Description
Aims:
This module covers supervised approaches to machine learning (ML). Our goal will be to gain intuition about a number of ML methodologies, how they function, where they perform well, poorly and so forth. These intuitions will be given as mathematical results which will be supported by proof.
Intended learning outcomes:
On successful completion of the module, a student will be able to:
- Gain in-depth familiarity with various classical and contemporary supervised learning algorithms.
- Understand the underlying limitations and principles that govern learning algorithms and ways of assessing and improving their performance.
Indicative content:
The module consists of both foundational topics for supervised learning such as Linear Regression, Nearest Neighbours and Kernelisation as well contemporary research areas such as multi-task learning and optimisation via proximal methods.

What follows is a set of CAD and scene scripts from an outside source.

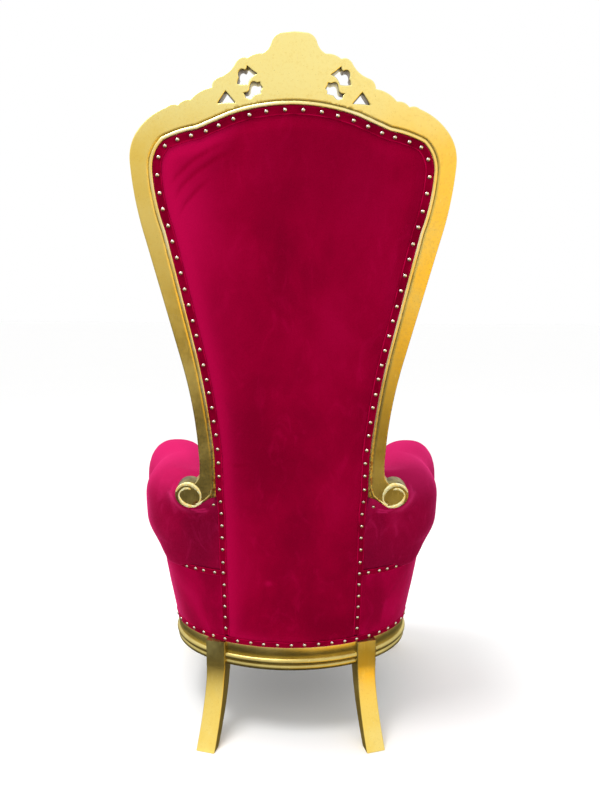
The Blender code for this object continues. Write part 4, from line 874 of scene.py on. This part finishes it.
def barrel_drop(x, z):
    """How far the barrel lies in front of its rearmost line, at x."""
    half_width, rear, roundness = barrel(z)
    share = np.minimum(np.abs(x) / half_width, 1.0)
    return (rear - SEAT_WIDEST_Y) * (1 - (1 - share**roundness) ** (1 / roundness))


def velvet_depth(points):
    """The depth, from the frame's rear face forwards, of the velvet's rear surface."""
    z = height_of(points[:, 1])
    flat = smooth((z - (VOLUTE_HEIGHT - 0.06)) / 0.09)
    return barrel_drop(points[:, 0], z) * (1 - flat) + PANEL_RECESS * flat


def opening_path(inset, foot):
    """The opening's edge as an open path from the rail on one side, over the crest and down to it, moved inwards."""
    low = arc_path([(BACK_PANEL_HALF_WIDTH, RAIL_TOP - 0.05, 0.0), (BACK_PANEL_HALF_WIDTH, 0.700, 0.0)], 0.004)
    edge = low + opening_half()
    path = on_slope(edge + [(-x, z) for x, z in edge[-2::-1]])
    lowest = up_slope(foot)
    path = [p for p in offset_loop(path, inset, closed=False) if p[1] > lowest + 0.001]
    return [(path[0][0], lowest), *path, (path[-1][0], lowest)]


def opening_loop(inset, foot):
    """The same edge closed along the rail, where it follows the barrel."""
    path = opening_path(inset, foot + 0.006)
    side = path[0][0]
    sill = [-side + 2 * side * k / 90 for k in range(91)]
    return path + [(x, up_slope(foot) - barrel_drop(x, foot) * math.tan(BACK_LEAN)) for x in sill]


rail_line = RAIL_TOP + STRIP_WIDTH + SEAM
panel = opening_loop(STRIP_WIDTH - 0.001, rail_line - 0.004)
CREASES = (
    ((0.284, 1.205), (0.262, 1.243), (0.228, 1.274), (0.185, 1.300), (0.140, 1.318)),
    ((0.276, 1.180), (0.252, 1.222), (0.216, 1.254), (0.170, 1.282), (0.120, 1.302)),
    ((0.268, 1.140), (0.246, 1.184), (0.214, 1.218), (0.175, 1.246)),
    ((-0.284, 1.232), (-0.262, 1.262), (-0.232, 1.286)),
    ((0.166, 0.560), (0.140, 0.548), (0.105, 0.552)),
)


def creased(points):
    """How far, from 0 to 1, each point lies in a drawn crease of the velvet, fading at its ends."""
    most = np.zeros(len(points))
    for crease in CREASES:
        line = resampled(crease, 0.008)
        reach = distance_to(line, points, closed=False)
        ends = np.minimum(*[np.linalg.norm(points - line[k], axis=1) for k in (0, -1)])
        most = np.maximum(most, np.exp(-((reach / 0.0042) ** 2)) * smooth(ends / 0.06))
    return most


def panel_rear(points):
    edge = distance_to(panel, points)
    crown = PANEL_CROWN * smooth(edge / 0.030)
    swell = np.array([noise.noise(Vector((x * 9, s * 5, 0.3))) for x, s in points]) * 0.0006
    return velvet_depth(points) - crown + swell * smooth(edge / 0.05) + 0.001 + 0.0010 * creased(points)


def add_painted_light_and_nap(mesh, nap_and_painted_light):
    """Paints light and shade at each point, together with how the pile lies: lighter above 0, darker below."""
    layer = mesh.attributes.new("nap_and_painted_light", "FLOAT", "POINT")
    layer.data.foreach_set("value", np.asarray(nap_and_painted_light, dtype=np.float32))


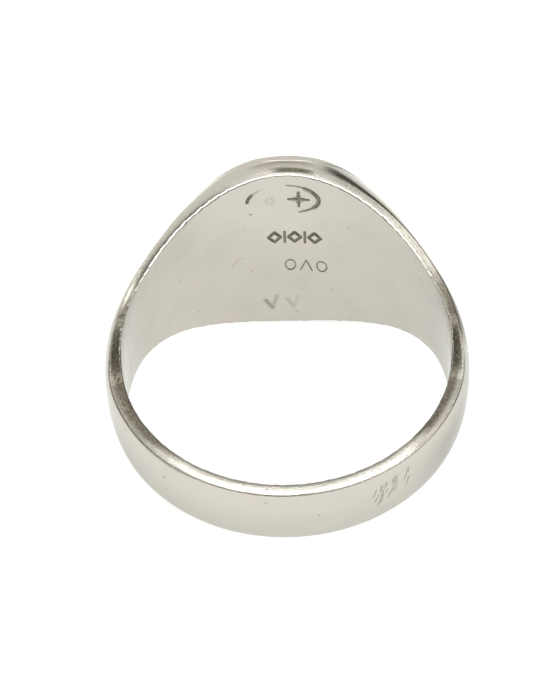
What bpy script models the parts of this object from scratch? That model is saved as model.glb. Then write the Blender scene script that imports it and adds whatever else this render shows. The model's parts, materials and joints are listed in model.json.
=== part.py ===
"""Signet ring lying on its side: shank, shoulders, signet block, back plate, table and solder films.

The ring is worked out in its own frame: the finger axis is Z and the head points to +Y. An empty then
tips it until the lower rim meets the ground at the head and at the back of the shank.
Angles run round the ring from the head's centre. Sizes are in millimetres until a mesh is written.
"""

import math

import bmesh
import bpy
from mathutils import Matrix, Vector

MM = 0.001

# Driving dimensions
BORE_RADIUS = 10.3  # US size 11
HEAD_HALF_WIDTH = 7.2  # along the finger, at the head's centre
SHOULDER_HALF_WIDTH = 3.25  # where the shoulders meet the shank
SHANK_HALF_WIDTH = 2.15  # round the back
TAPER_POWER = 1.06  # how sharply the head narrows
JOINT_ANGLE = 79.0  # where the shoulders meet the shank
SHANK_TAPER_END = 104.0
TABLE_HEIGHT = 12.42  # from the finger axis to the signet's face
TABLE_THICKNESS = 0.65
TABLE_CHAMFER = 0.2
HEAD_CROWN = 4.2  # wall over the bore if the head's dome were not cut flat
JOINT_CROWN = 1.2
SHANK_CROWN = 1.15
CROWN_FALL = (8.0, 57.0)  # angles between which the crown drops from the head to the shoulders
HEAD_RIM = 0.58  # the rim's flat side face
JOINT_RIM = 0.46
SHANK_RIM = 0.85
HEAD_ROUNDNESS = 2.5  # exponent of the section's superellipse
SHOULDER_ROUNDNESS = 1.75
SHANK_ROUNDNESS = 1.8
WAIST_ANGLE = 32.0  # where the shoulders are most peaked
BLOCK_ANGLE = 33.0  # where the signet block meets the shoulders
BACK_PLATE = 0.4
EDGE_BREAK = 0.1  # the small chamfer on the bore's edges
SOLDER_FILM = 0.12
GAP = 0.02  # left between neighbouring pieces

ANGLE_STEP = 4.0
CROWN_STEPS = 7  # facets from the rim to the crown's middle
TABLE_STEPS = 12  # facets in a quarter of the table's outline


def ease(t):
    """A smooth step from 0 to 1."""
    t = min(max(t, 0.0), 1.0)
    return 0.5 - 0.5 * math.cos(math.pi * t)


def between(start, end, t):
    return start + (end - start) * t


def half_width(angle):
    """Half of the ring's width along the finger."""
    angle = abs(angle)
    if angle < JOINT_ANGLE:
        fall = (1.0 - ease(angle / JOINT_ANGLE)) ** TAPER_POWER
        return between(SHOULDER_HALF_WIDTH, HEAD_HALF_WIDTH, fall)
    past = ease((angle - JOINT_ANGLE) / (SHANK_TAPER_END - JOINT_ANGLE))
    return between(SHOULDER_HALF_WIDTH, SHANK_HALF_WIDTH, past)


def rim(angle):
    """Thickness of the wall at its edge."""
    angle = abs(angle)
    if angle < JOINT_ANGLE:
        start = WAIST_ANGLE
        return between(HEAD_RIM, JOINT_RIM, ease((angle - start) / (JOINT_ANGLE - start)))
    return between(JOINT_RIM, SHANK_RIM, ease((angle - JOINT_ANGLE) / (SHANK_TAPER_END - JOINT_ANGLE)))


def crown(angle):
    """Thickness of the wall at the middle of its width."""
    angle = abs(angle)
    if angle < JOINT_ANGLE:
        start, end = CROWN_FALL
        return between(HEAD_CROWN, JOINT_CROWN, ease((angle - start) / (end - start)))
    return between(JOINT_CROWN, SHANK_CROWN, ease((angle - JOINT_ANGLE) / (SHANK_TAPER_END - JOINT_ANGLE)))


def roundness(angle):
    """Exponent of the section's superellipse: high is boxy, low is peaked."""
    angle = abs(angle)
    if angle < WAIST_ANGLE:
        return between(HEAD_ROUNDNESS, SHOULDER_ROUNDNESS, ease(angle / WAIST_ANGLE))
    rest = (angle - WAIST_ANGLE) / (JOINT_ANGLE - WAIST_ANGLE)
    return between(SHOULDER_ROUNDNESS, SHANK_ROUNDNESS, ease(rest))


def outer_radius(angle, across):
    """Radius of the outer surface, where across runs from -1 to 1 over the width."""
    power = roundness(angle)
    rise = max(1.0 - abs(across) ** power, 0.0) ** (1.0 / power)
    return BORE_RADIUS + between(rim(angle), crown(angle), rise)


def dome_half_width(x, height):
    """Half-width of the head's dome where a level plane cuts it, or 0 past the cut's end."""
    angle = math.degrees(math.atan2(x, height))
    wall = math.hypot(x, height) - BORE_RADIUS
    rise = (wall - rim(angle)) / (crown(angle) - rim(angle))
    if rise >= 1.0:
        return 0.0
    power = roundness(angle)
    return half_width(angle) * (1.0 - max(rise, 0.0) ** power) ** (1.0 / power)


def dome_half_length(height):
    """Where that cut ends on X, by halving the stretch that holds it."""
    low, high = 0.0, BORE_RADIUS
    for _ in range(50):
        middle = (low + high) / 2.0
        if dome_half_width(middle, height) > 0.0:
            low = middle
        else:
            high = middle
    return low


def angles_between(start, end):
    """Stations round the ring, the two ends included."""
    count = max(1, math.ceil((end - start) / ANGLE_STEP))
    return [between(start, end, i / count) for i in range(count + 1)]


def angle_of(length):
    """The angle that a length takes up at the bore."""
    return math.degrees(length / BORE_RADIUS)


def crown_points(angle):
    """The outer side of a section, from one rim to the other."""
    width = half_width(angle)
    points = []
    for i in range(-CROWN_STEPS, CROWN_STEPS + 1):
        across = math.sin(math.pi / 2.0 * i / CROWN_STEPS)
        points.append((outer_radius(angle, across), width * across))
    return points


def bore_points(angle):
    """The bore side of a section, with its broken edges, from one rim to the other."""
    width = half_width(angle)
    return [
        (BORE_RADIUS + EDGE_BREAK, width),
        (BORE_RADIUS, width - EDGE_BREAK),
        (BORE_RADIUS, EDGE_BREAK - width),
        (BORE_RADIUS + EDGE_BREAK, -width),
    ]


def full_section(angle):
    return crown_points(angle) + bore_points(angle)


def plate_section(angle):
    width = half_width(angle)
    back = BORE_RADIUS + BACK_PLATE
    return [(back, -width), (back, width)] + bore_points(angle)


def body_section(angle):
    """What lies outside the back plate."""
    width = half_width(angle)
    front = BORE_RADIUS + BACK_PLATE + GAP
    return crown_points(angle) + [(front, width), (front, -width)]


def on_ring(angle, radius, z):
    turn = math.radians(angle)
    return Vector((radius * math.sin(turn), radius * math.cos(turn), z))


def solid_from_loops(name, loops, material):
    """A closed body over loops of points with the same count, capped at both ends."""
    shape = bmesh.new()
    rows = [[shape.verts.new(point * MM) for point in loop] for loop in loops]
    for row, following in zip(rows, rows[1:]):
        for i in range(len(row)):
            j = (i + 1) % len(row)
            shape.faces.new((row[i], row[j], following[j], following[i]))
    shape.faces.new(rows[0])
    shape.faces.new(list(reversed(rows[-1])))
    bmesh.ops.recalc_face_normals(shape, faces=shape.faces)
    mesh = bpy.data.meshes.new(name)
    shape.to_mesh(mesh)
    shape.free()
    mesh.materials.append(material)
    mesh.shade_smooth()
    mesh.set_sharp_from_angle(angle=math.radians(30.0))
    item = bpy.data.objects.new(name, mesh)
    bpy.context.collection.objects.link(item)
    return item


def swept(name, start, end, section, material):
    """A section carried round the ring from one angle to another."""
    loops = [[on_ring(angle, *point) for point in section(angle)] for angle in angles_between(start, end)]
    return solid_from_loops(name, loops, material)


def level_outline(height, inset):
    """The closed outline of the head's dome at a height, drawn in all round by an inset."""
    length = dome_half_length(height)
    quarter = []
    for i in range(TABLE_STEPS + 1):
        x = length * math.sin(math.pi / 2.0 * i / TABLE_STEPS)
        quarter.append((x, dome_half_width(x, height) if i < TABLE_STEPS else 0.0))
    width = quarter[0][1]
    quarter = [(x * (1.0 - inset / length), z * (1.0 - inset / width)) for x, z in quarter]
    right = quarter + [(x, -z) for x, z in reversed(quarter[:-1])]
    return right + [(-x, z) for x, z in reversed(right[1:-1])]


def level_plate(name, layers, material):
    """A plate across the head: layers are (height the outline is taken at, inset, height it lies at)."""
    loops = []
    for outline_height, inset, height in layers:
        loops.append([Vector((x, height, z)) for x, z in level_outline(outline_height, inset)])
    return solid_from_loops(name, loops, material)


def cut_flat(item, height):
    """Takes away all of a piece that lies above a height."""
    size = 4.0 * BORE_RADIUS * MM
    bpy.ops.mesh.primitive_cube_add(size=size, location=(0.0, height * MM + size / 2.0, 0.0))
    cutter = bpy.context.object
    cutter.name = item.name + "_cutter"
    cutter.hide_render = True
    cutter.display_type = "WIRE"
    cut = item.modifiers.new("seat", "BOOLEAN")
    cut.operation = "DIFFERENCE"
    cut.solver = "EXACT"
    cut.object = cutter
    return cutter


def metal(name, color, roughness):
    material = bpy.data.materials.new(name)
    material.use_nodes = True
    shader = material.node_tree.nodes["Principled BSDF"]
    shader.inputs["Base Color"].default_value = (*color, 1.0)
    shader.inputs["Roughness"].default_value = roughness
    shader.inputs["Metallic"].default_value = 1.0
    return material


def build_head(silver, solder):
    """The back plate, the two shoulders, the signet block, and the table soldered on the block."""
    table_foot = TABLE_HEIGHT - TABLE_THICKNESS
    film_foot = table_foot - GAP - SOLDER_FILM
    seat = film_foot - GAP
    end = JOINT_ANGLE - angle_of(GAP)
    shoulder_start = BLOCK_ANGLE + angle_of(GAP)
    block = swept("signet_block", -BLOCK_ANGLE, BLOCK_ANGLE, body_section, silver("signet_block"))
    table_layers = [
        (table_foot, 0.0, table_foot),
        (TABLE_HEIGHT - TABLE_CHAMFER, 0.0, TABLE_HEIGHT - TABLE_CHAMFER),
        (TABLE_HEIGHT - TABLE_CHAMFER, TABLE_CHAMFER, TABLE_HEIGHT),
    ]
    film_layers = [
        (film_foot, GAP, film_foot),
        (film_foot, GAP, film_foot + SOLDER_FILM),
    ]
    pieces = [
        swept("back_plate", -end, end, plate_section, silver("back_plate")),
        swept("left_shoulder", -end, -shoulder_start, body_section, silver("left_shoulder")),
        swept("right_shoulder", shoulder_start, end, body_section, silver("right_shoulder")),
        block,
        level_plate("signet_table", table_layers, silver("signet_table")),
        level_plate("table_solder", film_layers, solder("table_solder")),
    ]
    return pieces, cut_flat(block, seat)


def build_shank(silver, solder):
    """The shank, and the two solder films that hold the head in it."""
    film = angle_of(SOLDER_FILM)
    start = JOINT_ANGLE + film + angle_of(GAP)
    full_turn = 360.0
    pieces = [swept("shank", start, full_turn - start, wrapped(full_section), silver("shank"))]
    for name, side in (("left_shank_solder", -1.0), ("right_shank_solder", 1.0)):
        ends = sorted((side * JOINT_ANGLE, side * (JOINT_ANGLE + film)))
        pieces.append(swept(name, *ends, full_section, solder(name)))
    return pieces


def wrapped(section):
    """The same section, for angles that run past half a turn."""
    half_turn = 180.0
    return lambda angle: section(angle if angle <= half_turn else 2.0 * half_turn - angle)


def resting_tilt():
    """How far the ring tips for its lower rim to meet the ground at the head and at the back."""
    drop = HEAD_HALF_WIDTH - SHANK_HALF_WIDTH
    reach = (BORE_RADIUS + EDGE_BREAK) + (BORE_RADIUS + SHANK_RIM)
    return math.atan2(drop, reach)


def lay_down(pieces, cutter):
    """Tips the ring on its side and stands the middle of its box's underside on the origin."""
    rest = bpy.data.objects.new("resting_pose", None)
    bpy.context.collection.objects.link(rest)
    for item in pieces + [cutter]:
        item.parent = rest
    tilt = Matrix.Rotation(resting_tilt(), 4, "X")
    corners = [tilt @ vertex.co for item in pieces if not item.modifiers for vertex in item.data.vertices]
    low = Vector([min(corner[axis] for corner in corners) for axis in range(3)])
    high = Vector([max(corner[axis] for corner in corners) for axis in range(3)])
    middle = (low + high) / 2.0
    rest.matrix_world = Matrix.Translation((-middle.x, -middle.y, -low.z)) @ tilt


def main():
    for item in list(bpy.data.objects):
        bpy.data.objects.remove(item, do_unlink=True)

    def silver(name):
        return metal(name + "_silver", (0.80, 0.77, 0.71), 0.24)

    def solder(name):
        return metal(name + "_alloy", (0.72, 0.68, 0.60), 0.38)

    head, cutter = build_head(silver, solder)
    lay_down(head + build_shank(silver, solder), cutter)


main()
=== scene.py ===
"""The looks of a worn sterling-silver signet ring, lying on its side on a pale floor.

Every piece is rebuilt on the CAD model's own sections at a fine pitch, with broken edges, punched marks,
nicks and a slightly uneven hand finish. The ring is worked out in its own frame, where the finger axis is
Z and the head points to +Y, in millimetres, and goes into the CAD frame when a mesh is written.
"""

import json
import math

import bmesh
import bpy
import numpy as np
from mathutils import Matrix, Vector


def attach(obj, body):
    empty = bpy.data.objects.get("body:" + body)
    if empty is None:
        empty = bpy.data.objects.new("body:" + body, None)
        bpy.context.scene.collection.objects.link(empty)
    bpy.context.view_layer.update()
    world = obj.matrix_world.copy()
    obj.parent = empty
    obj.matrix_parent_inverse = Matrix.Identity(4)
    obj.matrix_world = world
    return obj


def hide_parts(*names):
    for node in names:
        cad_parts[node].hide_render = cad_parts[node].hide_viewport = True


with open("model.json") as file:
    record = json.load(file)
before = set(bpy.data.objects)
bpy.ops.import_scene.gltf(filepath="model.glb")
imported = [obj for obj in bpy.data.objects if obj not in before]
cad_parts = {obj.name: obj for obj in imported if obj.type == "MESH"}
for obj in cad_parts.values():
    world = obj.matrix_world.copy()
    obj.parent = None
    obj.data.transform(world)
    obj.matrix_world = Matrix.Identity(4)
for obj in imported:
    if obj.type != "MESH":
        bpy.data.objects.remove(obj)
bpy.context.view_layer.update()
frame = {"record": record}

MM = 0.001

# The CAD model's driving dimensions, in millimetres and degrees
BORE_RADIUS = 10.3
HEAD_HALF_WIDTH = 7.2
SHOULDER_HALF_WIDTH = 3.25
SHANK_HALF_WIDTH = 2.15
TAPER_POWER = 1.06
JOINT_ANGLE = 79.0
SHANK_TAPER_END = 104.0
TABLE_HEIGHT = 12.42
TABLE_THICKNESS = 0.65
HEAD_CROWN = 4.2
JOINT_CROWN = 1.2
SHANK_CROWN = 1.15
CROWN_FALL = (8.0, 57.0)
HEAD_RIM = 0.58
JOINT_RIM = 0.46
SHANK_RIM = 0.85
HEAD_ROUNDNESS = 2.5
SHOULDER_ROUNDNESS = 1.75
SHANK_ROUNDNESS = 1.8
WAIST_ANGLE = 32.0
BLOCK_ANGLE = 33.0
BACK_PLATE = 0.4
SOLDER_FILM = 0.12

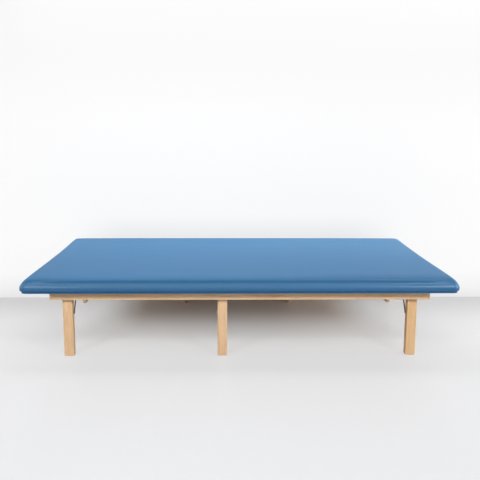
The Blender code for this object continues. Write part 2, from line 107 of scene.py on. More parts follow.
# The base at the wall: four birch boards on edge, the hinge rail between them and the ledger
# behind. All of it is planed and clear-lacquered, the uprights with their grain upright.
class Shade:
    """A shader socket that plain arithmetic works on."""

    def __init__(self, tree, socket):
        self.tree = tree
        self.socket = socket

    def made(self, kind, settings=None, sockets=None, output=0):
        """The output of a new node, with its settings made first and then its sockets."""
        node = self.tree.nodes.new(kind)
        for name, value in (settings or {}).items():
            if name == "stops":
                ramp = node.color_ramp.elements
                while len(ramp) < len(value):
                    ramp.new(1)
                for stop, (place, colour) in zip(ramp, value):
                    stop.position = place
                    stop.color = (*colour, 1)
            else:
                setattr(node, name, value)
        for name, value in (sockets or {}).items():
            if isinstance(value, Shade):
                self.tree.links.new(value.socket, node.inputs[name])
            else:
                node.inputs[name].default_value = value
        return Shade(self.tree, node.outputs[output])

    def maths(self, operation, first, second=0.0):
        return self.made("ShaderNodeMath", {"operation": operation}, {0: first, 1: second})

    def __add__(self, other):
        return self.maths("ADD", self, other)

    def __sub__(self, other):
        return self.maths("SUBTRACT", self, other)

    def __mul__(self, other):
        return self.maths("MULTIPLY", self, other)

    def __radd__(self, other):
        return self.maths("ADD", other, self)

    def __rsub__(self, other):
        return self.maths("SUBTRACT", other, self)

    def __rmul__(self, other):
        return self.maths("MULTIPLY", other, self)

    def __abs__(self):
        return self.maths("ABSOLUTE", self)

    def sine(self):
        return self.maths("SINE", self)

    def eased(self, low, high):
        """From 0 below low to 1 above high, smoothly."""
        sockets = {"Value": self, "From Min": low, "From Max": high}
        return self.made("ShaderNodeMapRange", {"interpolation_type": "SMOOTHSTEP"}, sockets)

    def stretched(self, scale, place=(0, 0, 0)):
        """Coordinates scaled and moved."""
        sockets = {"Vector": self, "Scale": scale, "Location": place}
        return self.made("ShaderNodeMapping", {}, sockets)

    def mottle(self, scale, detail, roughness=0.5):
        """Soft noise around one half."""
        sockets = {"Vector": self, "Scale": scale, "Detail": detail, "Roughness": roughness}
        return self.made("ShaderNodeTexNoise", {}, sockets)

    def axes(self):
        """The three components of a vector."""
        return [self.made("ShaderNodeSeparateXYZ", {}, {0: self}, axis) for axis in range(3)]

    def between(self, low, high):
        """A mix of two colours, by this share."""
        sockets = {0: self, 6: low, 7: high}
        for key in (6, 7):
            if not isinstance(sockets[key], Shade):
                sockets[key] = (*sockets[key], 1)
        return self.made("ShaderNodeMix", {"data_type": "RGBA"}, sockets, 2)


def new_finish(name, roughness, metallic=0.0):
    """A material, its principled shader, and the coordinates of the piece it is on."""
    material = bpy.data.materials.new(name)
    material.use_nodes = True
    tree = material.node_tree
    shader = tree.nodes["Principled BSDF"]
    shader.inputs["Roughness"].default_value = roughness
    shader.inputs["Metallic"].default_value = metallic
    coordinates = tree.nodes.new("ShaderNodeTexCoord")
    return material, shader, Shade(tree, coordinates.outputs["Object"])


def feed(shader, **values):
    """Links values to the shader's sockets, with _ for the spaces in their names."""
    for name, value in values.items():
        socket = shader.inputs[name.replace("_", " ")]
        value.tree.links.new(value.socket, socket)


birch_pale, birch_dark = (0.86, 0.61, 0.375), (0.64, 0.385, 0.20)
# The flecks' colour, and the colour of a painted shade on one face.
birch_fleck, birch_face_shade = (0.58, 0.36, 0.20), (0.40, 0.22, 0.10)
end_pale, end_dark = (0.60, 0.385, 0.215), (0.43, 0.25, 0.13)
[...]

The following are indicative of the topics the module will typically cover:
- Nearest Neighbours.
- Linear Regression.
- Kernels and Regularisation
- Support Vector Machines.
- Gaussian Processes.
- Decision Trees.
- Ensemble Learning.
- Sparsity Methods.
- Multi-task Learning.
- Proximal Methods.
- Semi-supervised Learning.
- Neural Networks.
- Matrix Factorization.
- Online Learning.
- Statistical Learning Theory.
Requisites:
To be eligible to select this module as an optional or elective, a student must: (1) be registered on a programme and year of study for which it is formally available; and (2) have high competency with Multivariable Calculus, Probability and Combinatorics, and Linear Algebra such that they can reprove basic results as well as novel results.
The module is mathematical in nature. As such there is a significant proportion devoted to formal theorems and proofs.
Module deliveries for 2024/25 academic year
Last updated
This module description was last updated on 19th August 2024.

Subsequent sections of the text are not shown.